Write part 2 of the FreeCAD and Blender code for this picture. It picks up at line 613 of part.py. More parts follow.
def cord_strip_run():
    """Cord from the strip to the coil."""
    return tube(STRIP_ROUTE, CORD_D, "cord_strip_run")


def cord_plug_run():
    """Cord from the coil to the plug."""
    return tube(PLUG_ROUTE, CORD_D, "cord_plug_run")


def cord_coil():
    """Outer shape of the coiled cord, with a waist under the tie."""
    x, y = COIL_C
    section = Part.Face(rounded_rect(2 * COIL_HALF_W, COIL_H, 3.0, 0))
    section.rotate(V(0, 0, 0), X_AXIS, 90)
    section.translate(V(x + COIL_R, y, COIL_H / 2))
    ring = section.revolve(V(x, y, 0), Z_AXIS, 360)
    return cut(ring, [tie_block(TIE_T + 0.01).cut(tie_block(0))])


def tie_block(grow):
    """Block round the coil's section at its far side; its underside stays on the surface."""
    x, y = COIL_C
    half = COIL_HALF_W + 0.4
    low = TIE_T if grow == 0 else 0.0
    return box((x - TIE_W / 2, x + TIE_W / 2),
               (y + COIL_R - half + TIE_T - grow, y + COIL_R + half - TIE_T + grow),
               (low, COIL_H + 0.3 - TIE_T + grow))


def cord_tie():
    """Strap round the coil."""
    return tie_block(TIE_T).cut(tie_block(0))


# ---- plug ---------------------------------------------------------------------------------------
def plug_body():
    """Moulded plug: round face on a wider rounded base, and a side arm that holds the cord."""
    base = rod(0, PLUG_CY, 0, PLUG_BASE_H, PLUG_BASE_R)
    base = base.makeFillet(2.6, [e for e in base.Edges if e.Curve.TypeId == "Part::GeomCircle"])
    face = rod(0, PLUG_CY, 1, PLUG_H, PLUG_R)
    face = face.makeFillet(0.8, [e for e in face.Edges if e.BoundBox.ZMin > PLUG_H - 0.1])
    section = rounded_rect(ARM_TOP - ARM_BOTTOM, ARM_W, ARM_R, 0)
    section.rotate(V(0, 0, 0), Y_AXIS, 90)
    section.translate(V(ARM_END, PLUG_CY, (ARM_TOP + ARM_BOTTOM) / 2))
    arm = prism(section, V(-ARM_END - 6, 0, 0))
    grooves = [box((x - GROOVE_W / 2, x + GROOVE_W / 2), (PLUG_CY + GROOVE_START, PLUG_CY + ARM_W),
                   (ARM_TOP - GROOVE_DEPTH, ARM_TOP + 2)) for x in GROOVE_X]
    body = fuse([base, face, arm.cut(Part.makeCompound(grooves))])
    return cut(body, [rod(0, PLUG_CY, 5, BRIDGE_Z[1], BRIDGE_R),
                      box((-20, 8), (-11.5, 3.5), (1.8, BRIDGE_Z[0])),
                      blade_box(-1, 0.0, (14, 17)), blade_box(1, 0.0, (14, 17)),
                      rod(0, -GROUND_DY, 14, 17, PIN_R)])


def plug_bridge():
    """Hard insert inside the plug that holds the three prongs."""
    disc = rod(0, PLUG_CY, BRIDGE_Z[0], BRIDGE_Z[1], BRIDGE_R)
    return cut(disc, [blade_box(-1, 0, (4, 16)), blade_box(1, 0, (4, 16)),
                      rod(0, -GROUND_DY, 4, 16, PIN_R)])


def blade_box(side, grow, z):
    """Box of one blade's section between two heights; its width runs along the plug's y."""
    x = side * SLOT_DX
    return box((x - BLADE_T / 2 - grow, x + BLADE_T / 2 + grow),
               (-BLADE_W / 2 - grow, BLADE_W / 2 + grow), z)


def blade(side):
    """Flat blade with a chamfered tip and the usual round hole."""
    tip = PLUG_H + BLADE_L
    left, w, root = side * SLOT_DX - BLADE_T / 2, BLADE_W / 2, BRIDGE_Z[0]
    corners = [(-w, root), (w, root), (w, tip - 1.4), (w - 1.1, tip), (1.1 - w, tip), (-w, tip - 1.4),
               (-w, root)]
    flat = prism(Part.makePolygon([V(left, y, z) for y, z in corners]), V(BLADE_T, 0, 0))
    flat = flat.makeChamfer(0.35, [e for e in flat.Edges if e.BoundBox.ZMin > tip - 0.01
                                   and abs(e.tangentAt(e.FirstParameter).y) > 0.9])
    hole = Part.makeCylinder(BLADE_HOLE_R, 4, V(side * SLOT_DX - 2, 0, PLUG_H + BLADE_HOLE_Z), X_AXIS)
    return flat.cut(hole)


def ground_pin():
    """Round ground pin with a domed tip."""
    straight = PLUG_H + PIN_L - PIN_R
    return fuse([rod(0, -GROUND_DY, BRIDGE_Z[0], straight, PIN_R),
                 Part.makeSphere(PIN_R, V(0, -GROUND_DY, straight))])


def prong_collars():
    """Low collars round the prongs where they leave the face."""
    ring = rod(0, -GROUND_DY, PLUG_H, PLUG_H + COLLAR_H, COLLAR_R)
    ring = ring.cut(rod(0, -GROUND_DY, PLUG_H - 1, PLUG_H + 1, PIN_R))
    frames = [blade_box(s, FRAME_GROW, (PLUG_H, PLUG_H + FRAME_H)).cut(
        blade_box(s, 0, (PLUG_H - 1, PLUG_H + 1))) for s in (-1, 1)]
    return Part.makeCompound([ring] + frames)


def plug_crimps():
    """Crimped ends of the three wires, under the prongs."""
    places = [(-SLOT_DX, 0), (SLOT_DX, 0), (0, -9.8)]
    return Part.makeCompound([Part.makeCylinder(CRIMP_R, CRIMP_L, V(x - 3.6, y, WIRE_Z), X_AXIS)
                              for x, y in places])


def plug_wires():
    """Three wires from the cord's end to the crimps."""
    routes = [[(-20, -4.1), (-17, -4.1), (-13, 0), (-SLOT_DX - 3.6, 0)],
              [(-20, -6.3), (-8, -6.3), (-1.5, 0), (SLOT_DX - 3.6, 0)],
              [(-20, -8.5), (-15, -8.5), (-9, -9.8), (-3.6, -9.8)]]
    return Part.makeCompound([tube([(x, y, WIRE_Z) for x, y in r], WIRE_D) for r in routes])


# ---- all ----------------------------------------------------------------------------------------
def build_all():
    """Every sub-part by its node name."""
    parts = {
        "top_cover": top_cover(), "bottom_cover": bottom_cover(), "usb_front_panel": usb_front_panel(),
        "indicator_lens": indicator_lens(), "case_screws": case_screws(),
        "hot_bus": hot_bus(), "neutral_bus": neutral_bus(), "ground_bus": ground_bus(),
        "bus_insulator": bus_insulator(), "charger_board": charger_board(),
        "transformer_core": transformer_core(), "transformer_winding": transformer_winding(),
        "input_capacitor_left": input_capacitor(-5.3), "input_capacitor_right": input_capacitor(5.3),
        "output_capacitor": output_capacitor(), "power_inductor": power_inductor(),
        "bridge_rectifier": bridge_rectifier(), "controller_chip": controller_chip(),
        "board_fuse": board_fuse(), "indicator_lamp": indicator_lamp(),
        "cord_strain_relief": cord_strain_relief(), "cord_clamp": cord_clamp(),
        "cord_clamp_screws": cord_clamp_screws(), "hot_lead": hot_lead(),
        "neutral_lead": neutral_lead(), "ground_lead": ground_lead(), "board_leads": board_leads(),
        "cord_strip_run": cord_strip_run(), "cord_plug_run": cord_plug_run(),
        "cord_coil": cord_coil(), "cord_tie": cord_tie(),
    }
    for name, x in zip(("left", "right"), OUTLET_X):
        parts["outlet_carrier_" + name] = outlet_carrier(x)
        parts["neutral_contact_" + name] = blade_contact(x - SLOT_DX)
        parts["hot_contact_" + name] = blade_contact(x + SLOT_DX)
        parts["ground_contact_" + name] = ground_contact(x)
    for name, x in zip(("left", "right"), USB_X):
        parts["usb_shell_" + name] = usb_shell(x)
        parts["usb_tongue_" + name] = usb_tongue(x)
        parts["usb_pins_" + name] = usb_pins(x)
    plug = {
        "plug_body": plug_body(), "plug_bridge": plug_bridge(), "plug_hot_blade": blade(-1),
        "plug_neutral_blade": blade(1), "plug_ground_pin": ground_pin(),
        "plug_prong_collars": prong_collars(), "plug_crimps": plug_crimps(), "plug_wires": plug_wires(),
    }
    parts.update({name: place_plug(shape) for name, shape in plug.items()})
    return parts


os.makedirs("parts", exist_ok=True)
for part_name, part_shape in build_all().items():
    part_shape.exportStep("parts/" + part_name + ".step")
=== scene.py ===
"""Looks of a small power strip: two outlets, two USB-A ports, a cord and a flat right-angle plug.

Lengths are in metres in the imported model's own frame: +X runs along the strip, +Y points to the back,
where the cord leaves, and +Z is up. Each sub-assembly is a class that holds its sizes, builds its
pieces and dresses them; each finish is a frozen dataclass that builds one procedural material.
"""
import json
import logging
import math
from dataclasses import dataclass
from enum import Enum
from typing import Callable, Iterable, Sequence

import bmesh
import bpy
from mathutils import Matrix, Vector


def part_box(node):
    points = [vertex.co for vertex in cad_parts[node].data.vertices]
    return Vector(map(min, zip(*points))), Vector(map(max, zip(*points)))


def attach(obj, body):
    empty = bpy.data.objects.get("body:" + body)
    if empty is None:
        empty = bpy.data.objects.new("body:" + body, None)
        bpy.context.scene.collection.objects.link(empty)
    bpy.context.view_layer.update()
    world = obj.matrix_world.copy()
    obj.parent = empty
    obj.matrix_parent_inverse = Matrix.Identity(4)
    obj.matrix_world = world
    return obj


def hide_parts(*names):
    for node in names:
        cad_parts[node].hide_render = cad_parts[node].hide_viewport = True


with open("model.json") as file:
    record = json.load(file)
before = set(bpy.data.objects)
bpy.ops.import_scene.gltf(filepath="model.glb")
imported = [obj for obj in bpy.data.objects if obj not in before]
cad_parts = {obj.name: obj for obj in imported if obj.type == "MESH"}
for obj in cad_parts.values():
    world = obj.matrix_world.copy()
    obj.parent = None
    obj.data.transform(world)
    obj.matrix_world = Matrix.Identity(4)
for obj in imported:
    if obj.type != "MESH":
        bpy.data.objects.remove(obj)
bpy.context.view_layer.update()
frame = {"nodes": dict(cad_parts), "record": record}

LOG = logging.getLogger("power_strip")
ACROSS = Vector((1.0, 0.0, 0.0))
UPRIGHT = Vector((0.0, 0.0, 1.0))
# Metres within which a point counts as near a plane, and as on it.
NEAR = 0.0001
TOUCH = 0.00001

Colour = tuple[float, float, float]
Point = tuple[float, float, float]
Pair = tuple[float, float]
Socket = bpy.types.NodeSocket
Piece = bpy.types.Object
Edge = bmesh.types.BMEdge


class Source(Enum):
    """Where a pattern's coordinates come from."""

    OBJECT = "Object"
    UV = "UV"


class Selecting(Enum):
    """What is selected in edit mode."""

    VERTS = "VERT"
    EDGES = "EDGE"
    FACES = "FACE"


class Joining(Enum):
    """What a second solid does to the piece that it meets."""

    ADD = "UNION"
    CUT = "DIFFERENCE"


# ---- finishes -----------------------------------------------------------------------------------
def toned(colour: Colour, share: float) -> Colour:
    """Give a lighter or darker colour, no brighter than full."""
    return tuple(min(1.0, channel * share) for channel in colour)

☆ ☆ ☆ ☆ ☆

Exercise details
Output only the lines from the one containing "for name, shape" through the one containing "points = [vertex.co", inclusive, exactly as written.

Answer to this exercise
    parts.update({name: place_plug(shape) for name, shape in plug.items()})
    return parts


os.makedirs("parts", exist_ok=True)
for part_name, part_shape in build_all().items():
    part_shape.exportStep("parts/" + part_name + ".step")
=== scene.py ===
"""Looks of a small power strip: two outlets, two USB-A ports, a cord and a flat right-angle plug.

Lengths are in metres in the imported model's own frame: +X runs along the strip, +Y points to the back,
where the cord leaves, and +Z is up. Each sub-assembly is a class that holds its sizes, builds its
pieces and dresses them; each finish is a frozen dataclass that builds one procedural material.
"""
import json
import logging
import math
from dataclasses import dataclass
from enum import Enum
from typing import Callable, Iterable, Sequence

import bmesh
import bpy
from mathutils import Matrix, Vector


def part_box(node):
    points = [vertex.co for vertex in cad_parts[node].data.vertices]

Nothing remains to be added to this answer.